A boring, stupid place, filled with the thoughts of a boring, stupid motherf***er.
10/6/2006

I seem to crawl...

I think I have a few personality traits in common with people that I like, such as Anthony Kiedis, John Frusciante and Kurt Cobain. The thing is, I wanted to have my own original personality, but I had my own beliefs and such BEFORE I found out that I shared them with said people. I eventually feared and reasoned that my personality was a combination of the personalities of a bunch of people, and I didn't much like this.

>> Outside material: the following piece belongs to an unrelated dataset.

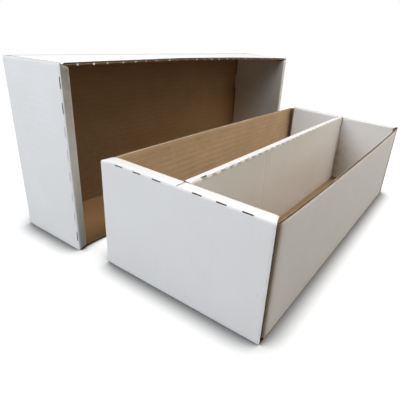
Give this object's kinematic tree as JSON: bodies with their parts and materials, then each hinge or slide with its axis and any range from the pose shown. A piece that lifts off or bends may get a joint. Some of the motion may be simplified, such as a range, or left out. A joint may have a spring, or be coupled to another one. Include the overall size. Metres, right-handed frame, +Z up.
{
  "type": "card storage box",
  "caption": "Folded corrugated-board storage box for trading cards: a long open tray with two rows parted by a folded divider, and a lift-off lid standing on its side next to it.",
  "frame": {"origin": "middle of the tray's base, on the surface that it stands on", "axes": "+Z up, Y along the tray's rows with the front end at -Y, X across the tray with the lid beside it at -X"},
  "size_m": [0.2925, 0.4128, 0.178],
  "materials": {
    "tray_board": "matte",
    "divider_board": "matte",
    "lid_board": "matte"
  },
  "bodies": {
    "tray": {"tray_floor": "tray_board", "tray_left_wall": "tray_board", "tray_right_wall": "tray_board", "tray_front_end": "tray_board", "tray_front_left_flap": "tray_board", "tray_front_left_rim": "tray_board", "tray_front_left_inner_end": "tray_board", "tray_front_right_flap": "tray_board", "tray_front_right_rim": "tray_board", "tray_front_right_inner_end": "tray_board", "tray_back_end": "tray_board", "tray_back_left_flap": "tray_board", "tray_back_left_rim": "tray_board", "tray_back_left_inner_end": "tray_board", "tray_back_right_flap": "tray_board", "tray_back_right_rim": "tray_board", "tray_back_right_inner_end": "tray_board", "divider_top_band": "divider_board", "divider_left_panel": "divider_board", "divider_right_panel": "divider_board", "divider_front_left_flap": "divider_board", "divider_front_right_flap": "divider_board", "divider_back_left_flap": "divider_board", "divider_back_right_flap": "divider_board"},
    "lid": {"lid_panel": "lid_board", "lid_upper_wall": "lid_board", "lid_lower_wall": "lid_board", "lid_front_end": "lid_board", "lid_front_rim": "lid_board", "lid_front_inner_end": "lid_board", "lid_front_upper_flap": "lid_board", "lid_front_lower_flap": "lid_board", "lid_back_end": "lid_board", "lid_back_rim": "lid_board", "lid_back_inner_end": "lid_board", "lid_back_upper_flap": "lid_board", "lid_back_lower_flap": "lid_board"}
  },
  "joints": [
    {"name": "lid_lift", "type": "slide", "parent": "tray", "child": "lid", "axis": [0, 0, 1], "range_m": [0, 0.15]}
  ]
}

One day, I read something in Kurt Cobain's journals where he wrote that he also feared that his personality was the combination of the personalities of a bunch of other people, so now I don't even have that to be original with. So, where does this place me? I'm certain that my personality was shaped before I knew of those of the people who share traits with me. Oh well.
9/28/2006

Why pimps and hobos are opposites.

One wears fancy clothes and feathers.
The other wears rags.
 
One has a lot of money.
The other has none.
 
One has a pimpmobile.
The other has a shopping trolley.
 
One is down with all the bitches and the ho's.
The other is down with typhoid.
 
The police tell one to move along.
The other one owns the eastside.
9/11/2006

THEY SOLD MY FREAKING GUITAR!

Stolen from Brady's blog. But don't tell him. It's a suprise.

the personals;

First name: Frank

Middle name: Andrew

Birthday: February 27

Birthplace: Brisbane, Queensland, Australia.

Current location: If I was hooked up with some Google Earthage, I'd give exact latitude and other-thing co-ords.

Eyes: Blue.

Hair colour: Brown.

Hair style: Long-ish.

Height: 6'2" or 6'3".

Favourite colour: Impartial (grey?).

Favourite food: Whatever I'm craving at x o'clock.

Shoes you wore today: My new black ones. ?.

Your fears: I fear nothing. There sure are a lot of things that piss me off, though.

Your weakness: Back in the ancient kingdoms, there ruled a tyrannical king in the east who was called Lothar The Terrible. One day, as he was riding through a peasant village, he came across a beggar. The beggar asked for some water, and Lothar drew his sword to slay the evil beggar. But the beggar was a level 12 mage who had a scroll of resistance for slashing weapons. Then the mage busted out a fire conjuring spell, and set Lothar alight, but he did not die. He was doomed to walk the earth ablaze, forever in pain. He hurried to his castle and stayed in the moat for 3 days in an attempt to cool off. After these three days, his soothsayer told him what the omens had commanded. In the north, there lived a powerful Titan who knew how to defeat fire forever. Lothar set out northward straight away, and it took him 3 months to get to the frozen wasteland to find the titan. Upon discovering the Titan, he was told that there was an enchanted lake beyond the edge of the world which would douse the fires, and give Lothar great powers. Lothar then proceeded to head east until he got to the Great Mountains. As he crossed them, the path behind him was shut when mountain ogres tried to attack him. He knew there was no turning back. For two years he wandered the new world in the east, before he finally found what he was looking for. The lake was attended by an old man who, in reality, was a powerful wizard. The wizard told Lothar that he and his descendants would have mind-boggling powers, based on the sign of the eastern zodiac, once he entered the lake. When Lothar was told this, he jumped into the lake straight away, and was given the ability to make nations fall, as well as having the fire put out. Only his hair, which was oily with years of travel, was not doused, completely.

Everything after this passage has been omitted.